L’episodio sembra essere un significativo preludio alla leggendaria notte stregata, una fonte di ispirazione per la fantasia di Mary, da cui cominciò a prender forma una creatura terribile nata dagli esperimenti scientifici di un certo Dottor Frankenstein. Byron inventò sul momento una storia che parlava di un personaggio misterioso, di un viaggio in terre lontane e di eventi inesplicabili e, in un angolo, Polidori prendeva appunti per scrivere quella storia che Byron aveva appena abbozzato e lasciato senza una conclusione. Dalla penna di Polidori nacque così Lord Ruthven, il personaggio che divenne l’archetipo di ogni vampiro a venire, a cui si ispirarono Bram Stoker per Dracula e Joseph Sheridan Le Fanu per Carmilla.

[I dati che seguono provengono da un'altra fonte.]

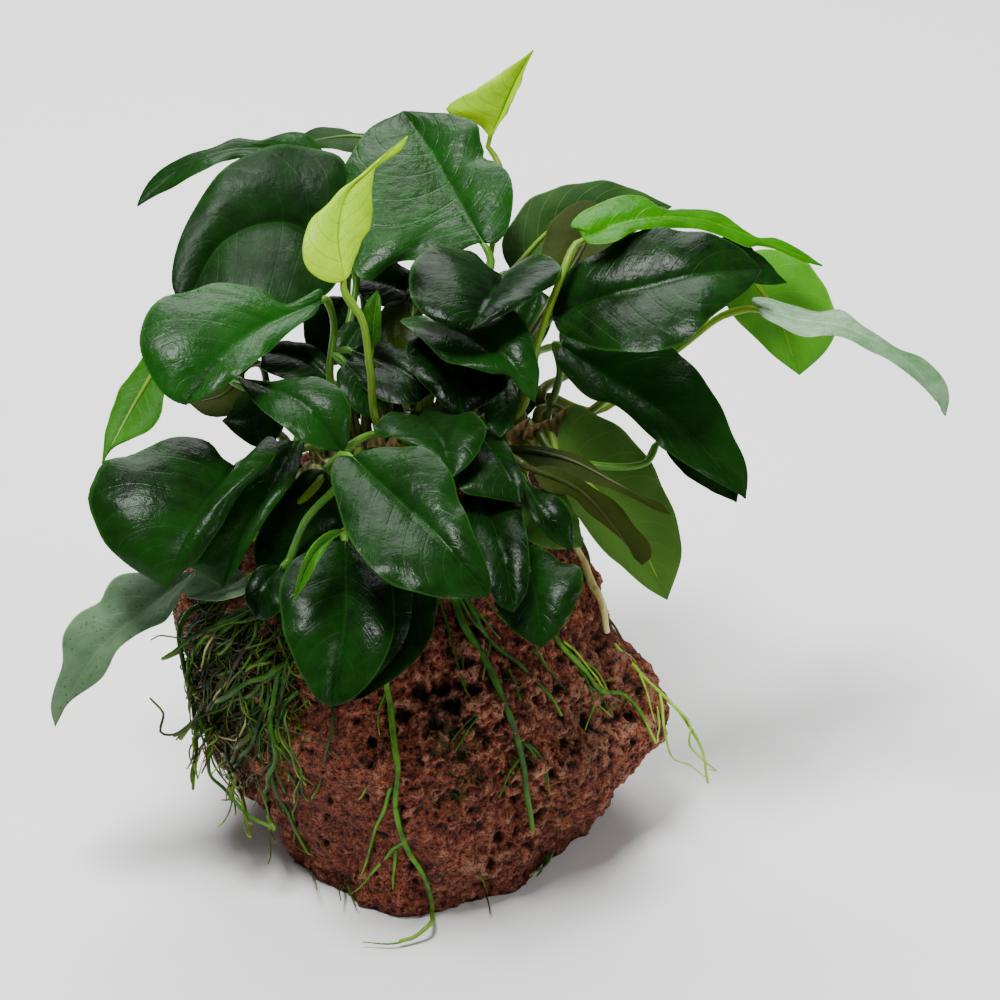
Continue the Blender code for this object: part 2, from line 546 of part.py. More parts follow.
def stone_point(turn, height):
    """One place in mm on the stone, at a turn in degrees and a height in mm."""
    centre, reach, outward = stone_outline(turn, height)
    spot = Vector((*(centre + reach * outward), height))
    lump = noise.noise(spot / STONE_LUMP_SIZE_MM) + 0.5 * noise.noise(spot / STONE_SMALL_LUMP_MM)
    reach += STONE_ROUGHNESS_MM * lump
    for hollow_turn, hollow_height, radius, depth in STONE_HOLLOWS_MM:
        middle, middle_reach, way = stone_outline(hollow_turn, hollow_height)
        away = (Vector((*(middle + middle_reach * way), hollow_height)) - spot).length
        reach -= depth * math.exp(-(away / radius) ** 2)
    return np.array([*(centre + reach * outward), height])


def make_stone():
    """The lava stone: a loft through the outlines that its levels have."""
    top = STONE_LEVELS_MM[-1][0]
    heights = [top * i / (STONE_RINGS - 1) for i in range(STONE_RINGS)]
    turns = [360 * i / STONE_SECTORS for i in range(STONE_SECTORS)]
    rings = [[stone_point(turn, height) for turn in turns] for height in heights]
    crown = np.array([*STONE_LEVELS_MM[-1][1], top + STONE_CROWN_MM])
    origin = np.zeros(3)
    return add_piece("stone", loft("stone", rings, origin, crown), origin, "stone")


def make_rhizome():
    """The creeping stem, ringed by the scars of its old leaves."""
    line = smooth_curve([seen_at(*p) for p in RHIZOME_ROUTE], np.linspace(0, 1, RHIZOME_POINTS))
    girth = [1 if i % 2 else RHIZOME_SCAR for i in range(RHIZOME_POINTS)]
    girth[0] = girth[-1] = RHIZOME_END
    return tube("rhizome", line, [RHIZOME_RADIUS_MM * g for g in girth], "rhizome")


def rhizome_point(crown):
    return smooth_curve([seen_at(*p) for p in RHIZOME_ROUTE], [crown])[0]


def petiole_line(row, base, along, upper, count):
    """The leaf stalk in mm, off the rhizome and into the blade's base: places and directions."""
    foot = rhizome_point(row["crown"])
    axis = unit(rhizome_point(min(1, row["crown"] + 0.05))
                - rhizome_point(max(0, row["crown"] - 0.05)))
    via = [seen_at(*p) for p in row["via"]]
    aim = (via[0] if via else base) - foot
    aim = unit(unit(aim - (aim @ axis) * axis) + np.array([0, 0, 0.5]))
    start = foot + aim * (RHIZOME_RADIUS_MM + GROWTH_GAP_MM)
    ease = min(1, np.linalg.norm((via[-1] if via else start) - base) / SHORT_PETIOLE_MM)
    rise = start + aim * PETIOLE_RISE_MM * ease
    back, under = PETIOLE_APPROACH_MM
    approach = base - (along * back + upper * under) * ease
    if not via:
        bow = PETIOLE_BOW * np.linalg.norm(base - rise)
        via = [0.5 * (rise + approach) + np.array([0, 0, bow])]
    points = [start, rise] + via + [approach, base]
    shares = np.array([*np.linspace(0, PETIOLE_MIDDLE, count - 1), PETIOLE_END])
    line = smooth_curve(points, shares)
    step = 1 - PETIOLE_END
    ahead = smooth_curve(points, shares + step)
    return line, unit(ahead - smooth_curve(points, np.maximum(shares - step, 0)))


def blade_grid(row, shares, steps):
    """The blade in mm: for each share of its length a line across it, from margin to margin."""
    middle = smooth_curve(row["midrib"], shares)
    base = row["midrib"][0][:2]
    tip = row["midrib"][-1][:2]
    halves = []
    for side, fold in zip(("left", "right"), row["fold"]):
        margin = smooth_curve([base] + row[side] + [tip], shares)
        reach = np.hypot(*(margin - middle[:, :2]).T) * MM_PER_STEP
        rise = (middle[:, 1] - margin[:, 1]) * MM_PER_STEP
        halves.append((margin, middle[:, 2] - row["tilt"] * rise + fold * reach, reach))
    lines = []
    for step in steps:
        margin, depth, reach = halves[1 if step > 0 else 0]
        a = abs(step)
        place = middle[:, :2] * (1 - a) + margin * a
        toward = middle[:, 2] * (1 - a) + depth * a + row["cup"] * reach * 4 * a * (1 - a)
        lines.append([seen_at(x, y, w) for (x, y), w in zip(place, toward)])
    return np.transpose(np.array(lines), (1, 0, 2))


def blade_rings(grid, above):
    """Rings round the blade's cross-sections: thin margins and a thicker midrib."""
    rings = []
    for (left, left_mid, middle, right_mid, right), normal in zip(grid, above):
        width = np.linalg.norm(right - left)
        thickness = min(BLADE_THICKNESS_MM, width * BLADE_MAX_THICKNESS_TO_WIDTH)
        lift = normal * thickness / 2
        rings.append([left, left_mid + lift, middle + lift * MIDRIB_RELIEF, right_mid + lift,
                      right, right_mid - lift, middle - lift * MIDRIB_RELIEF, left_mid - lift])
    return rings


def petiole_rings(line, tangents, radii, side, along):
    """Round rings across the stalk. Followed down from the blade, the first corner stays left."""
    side = unit(side - (side @ along) * along)
    before = along
    rings = []
    for place, tangent, radius in zip(line[::-1], tangents[::-1], radii[::-1]):
        turn = Vector(before).rotation_difference(Vector(tangent))
        side = np.array(turn @ Vector(side))
        before = tangent
        over = np.cross(side, tangent)
        angles = [2 * math.pi * k / RING_CORNERS for k in range(RING_CORNERS)]
        rings.append([place - radius * (math.cos(a) * side - math.sin(a) * over)
                      for a in angles])
    return rings[::-1]


def make_leaf(row):
    """One leaf as a loft from its round stalk into its flat blade, ending in its tip."""
    trial = blade_grid(row, np.linspace(0, 1, 12), (0,))[:, 0]
    length = np.linalg.norm(np.diff(trial, axis=0), axis=1).sum()
    sections = BIG_LEAF_SECTIONS if length > SMALL_LEAF_LENGTH_MM else SMALL_LEAF_SECTIONS
    turns = np.linspace(FIRST_SECTION, LAST_SECTION, sections) * math.pi
    grid = blade_grid(row, 0.5 - 0.5 * np.cos(turns), (-1, -0.5, 0, 0.5, 1))
    base = seen_at(*row["midrib"][0])
    tip = seen_at(*row["midrib"][-1])
    across = unit(grid[:, -1] - grid[:, 0])
    along = unit(np.gradient(np.vstack([base[None], grid[:, 2]]), axis=0))
    above = unit(np.cross(across, along[1:]))
    upper = above[0] if (np.mean(above @ TOWARD) > 0) != row["underside"] else -above[0]
    count = 3 + len(row["via"])
    stalk, tangents = petiole_line(row, base, along[0], upper, count)
    radii = PETIOLE_RADIUS_MM * row["girth"] * np.linspace(*PETIOLE_TAPER, count)
    rings = petiole_rings(stalk, tangents, radii, across[0], along[1])
    rings += blade_rings(grid, above)
    return add_piece(row["name"], loft(row["name"], rings, stalk[0], tip), stalk[0],
                     row["colour"])


def on_stone(tree, across, down, lift_mm):
    """Where the line of sight through a place of the front view meets the stone, lifted off."""
    near = Vector(seen_at(across, down, SIGHT_LINE_MM) * MM)
    far = Vector(seen_at(across, down, -SIGHT_LINE_MM) * MM)
    hit, normal, _, _ = tree.ray_cast(near, (far - near).normalized())
    if hit is None:
        hit, normal, _, _ = tree.find_nearest(Vector(seen_at(across, down, 0) * MM))
    return np.array(hit) / MM + unit(np.array(normal) + TOWARD * 0.4) * lift_mm


def make_root(row, tree):
    """One thick root, laid over the stone and then hanging free."""
    lift = row["radius_mm"] + ROOT_LIFT_MM
    points = [on_stone(tree, x, y, lift) for x, y in row["on_stone"]]
    points += [seen_at(*p) for p in row["free"]]
    count = max(ROOT_LEAST_POINTS, len(points) + 2)
    line = smooth_curve(points, np.linspace(0, 1, count))
    radii = row["radius_mm"] * np.linspace(1, ROOT_TAPER, count)
    return tube(row["name"], line, radii, row["colour"])


for old in list(bpy.data.objects):
    bpy.data.objects.remove(old)
collection = bpy.data.collections.new("anubias on stone")
bpy.context.scene.collection.children.link(collection)
plant = bpy.data.objects.new("anubias_on_stone", None)
collection.objects.link(plant)

stone = make_stone()
stone_tree = BVHTree.FromPolygons([v.co.copy() for v in stone.data.vertices],
                                  [tuple(p.vertices) for p in stone.data.polygons])
make_rhizome()
for leaf_row in LEAVES:
    make_leaf(leaf_row)
for root_row in ROOTS:
    make_root(root_row, stone_tree)
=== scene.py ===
# %% [markdown]
# # Anubias on a lava stone: the finish of every surface
# The plant is an epiphyte: a creeping stem, the rhizome, holds on to a porous red stone with its
# roots, and carries thick waxy leaves on long stalks. The solids of the part give each piece its
# place. This script gives each one its real surface: blades that are half a millimetre thick,
# with veins and wavy margins, a stone full of pores, and the thin roots that no solid stands for.
# We work in the same frame as the part, in metres, with Z up and the stone's underside at Z = 0.

# %% Load the frame
import math

import bpy
import numpy as np
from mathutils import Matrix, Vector, noise
from mathutils.bvhtree import BVHTree


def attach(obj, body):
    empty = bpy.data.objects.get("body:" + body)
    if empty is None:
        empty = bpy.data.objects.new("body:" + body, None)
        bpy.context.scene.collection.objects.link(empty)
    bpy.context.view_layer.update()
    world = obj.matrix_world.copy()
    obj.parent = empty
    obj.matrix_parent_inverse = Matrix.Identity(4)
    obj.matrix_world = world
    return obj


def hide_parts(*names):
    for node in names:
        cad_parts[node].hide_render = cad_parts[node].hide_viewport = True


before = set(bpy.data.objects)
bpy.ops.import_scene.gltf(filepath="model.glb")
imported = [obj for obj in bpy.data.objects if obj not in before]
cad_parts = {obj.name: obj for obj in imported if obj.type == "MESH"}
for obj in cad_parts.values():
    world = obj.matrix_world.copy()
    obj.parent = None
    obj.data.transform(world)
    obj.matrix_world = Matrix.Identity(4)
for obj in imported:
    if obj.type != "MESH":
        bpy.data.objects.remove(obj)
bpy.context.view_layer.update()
# Bends drawn from vector noise start at a random place, so we fix its seed.
noise.seed_set(7)

# %% [markdown]
# ## One front view for all shapes
# The leaves were laid out on a front view of the plant, so a leaf's outline is a list of places
# in that view. It is 1000 steps wide, a step is a quarter of a millimetre at the plant's middle,
# and the view looks down at 30 degrees. seen_at turns a place with a depth into the real frame,
# so the camera that looks along this view sees each outline where it was laid out.

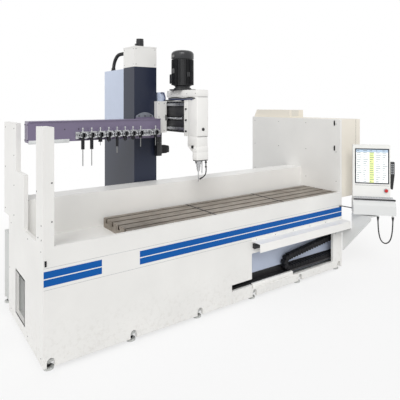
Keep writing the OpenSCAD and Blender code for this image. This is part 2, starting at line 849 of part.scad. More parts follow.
module hand_unit_cable() {
    color("black") console_placed() translate([0, cable_v, console_z - gland_h])
        hanging_tube(smooth_route(cable_route, 2), cable_d, 8);
}

bed();
front_panel();
front_sill();
levelling_feet();
left_end_panel();
left_front_post();
left_middle_panel();
left_rear_wall();
right_wall();
right_end_panel();
switch_cabinet();
cooling_unit();
rear_panel();
chip_tray();
splash_wall();
table_plate_1();
table_plate_2();
table_plate_3();
guide_rails();
drive_screw();
chain_back_plate();
chain_tray();
cable_chain();
rail_hood();
console_rail();
column_carriage();
column();
column_cover();
lift_motor();
column_cabinet();
conduit();
tool_beam();
beam_bracket();
tool_rack();
rack_tools();
saddle();
ram_drive();
hose_box();
ram();
spindle_head();
belt_cover();
spindle_motor();
motor_terminal_box();
coolant_nozzles();
spindle_tool();
console_bracket();
console_box();
console_screen();
console_keys();
stop_button();
hand_unit();
hand_unit_cable();
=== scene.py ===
"""Finishes and fine detail for a CNC drilling machine with a travelling column.

Sizes are work millimetres: X runs right from the bed's front left corner, Y to the rear, Z up.
"""
import math

import bmesh
import bpy
from mathutils import Matrix, Vector


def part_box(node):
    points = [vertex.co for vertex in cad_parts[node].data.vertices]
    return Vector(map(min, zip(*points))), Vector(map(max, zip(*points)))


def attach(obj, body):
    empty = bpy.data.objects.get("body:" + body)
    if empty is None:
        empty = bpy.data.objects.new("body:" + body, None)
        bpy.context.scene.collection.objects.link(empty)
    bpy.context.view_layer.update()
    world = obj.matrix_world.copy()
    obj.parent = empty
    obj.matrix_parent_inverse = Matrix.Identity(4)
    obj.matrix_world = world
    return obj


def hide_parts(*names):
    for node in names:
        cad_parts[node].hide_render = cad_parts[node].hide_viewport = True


bl_info = {
    "name": "CNC drilling machine",
    "version": (1, 0, 0),
    "blender": (4, 5, 0),
    "location": "3D View > Sidebar > Drilling machine",
    "description": "Dresses the packed drilling machine with finishes, fasteners and fine detail",
    "category": "Object",
}

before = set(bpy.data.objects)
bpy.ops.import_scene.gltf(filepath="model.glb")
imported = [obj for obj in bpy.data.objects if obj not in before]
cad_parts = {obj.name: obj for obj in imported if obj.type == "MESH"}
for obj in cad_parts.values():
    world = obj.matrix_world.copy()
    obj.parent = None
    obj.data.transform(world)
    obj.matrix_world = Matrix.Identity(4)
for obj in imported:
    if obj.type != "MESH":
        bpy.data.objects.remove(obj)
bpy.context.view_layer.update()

MM = 0.001
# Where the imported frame's origin lies, in work millimetres
ORIGIN = Vector((2068.0, 566.3095, 0.0))
TO_FRAME = Matrix.Scale(MM, 4) @ Matrix.Translation(-ORIGIN)
# The console's own axes at rest: u along its width, v to its rear, from the swivel post
SWIVEL = Vector((3899.0, -351.0, 0.0))
CONSOLE = Matrix.Translation(SWIVEL) @ Matrix.Rotation(math.radians(-48), 4, "Z")
# Axes of the spindle and of its motor
SPINDLE = Vector((1697.5, 297.0, 0.0))
MOTOR_Y = 606.0
# Faces that meet at more than this angle keep a hard edge
SHARP = math.radians(32)
# Opening in the left side for the chip outlet, and the ends of the front window: (Y, Z) and X
OUTLET = ((594, 140), (915, 532))
WINDOW = (2194, 3568)


def reach(node):
    """Lowest and highest corner of a CAD node, in work millimetres."""
    low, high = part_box(node)
    return low / MM + ORIGIN, high / MM + ORIGIN


# ---------------------------------------------------------------- mesh tools


def placed(name, data):
    """An object in the scene for a mesh, a curve, a camera or a lamp."""
    made = bpy.data.objects.new(name, data)
    bpy.context.scene.collection.objects.link(made)
    return made


def smoothed(data):
    """Smooth faces, with hard edges where they meet at a wide angle."""
    data.polygons.foreach_set("use_smooth", [True] * len(data.polygons))
    data.set_sharp_from_angle(angle=SHARP)


def settled(made, body):
    """A piece that rides on a body."""
    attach(made, body)
    return made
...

Successivamente, come se non bastasse, un destino di morte precoce accomunò purtroppo quasi tutti i personaggi riuniti quella sera a Villa Diodati. John William Polidori si suicidò nel 1821: rovinato dai debiti di gioco, si uccise all’età di ventisei anni con l’acido prussico, un veleno di sua composizione. Percy Bysshe Shelley morì annegato durante un naufragio al largo di La Spezia nel 1822 e due anni dopo Lord Byron, colpito da violenti febbri, troverà la morte in Grecia. Grazie all’incontro fatale di quell’estate svizzera, due dei miti orrorifici che più infesteranno l’immaginario occidentale, quello della creatura forgiata dall’uomo e quello del vampiro che con un morso succhia via la vita, trovarono la loro forma decisiva e stregarono sin da subito i lettori di tutto il mondo.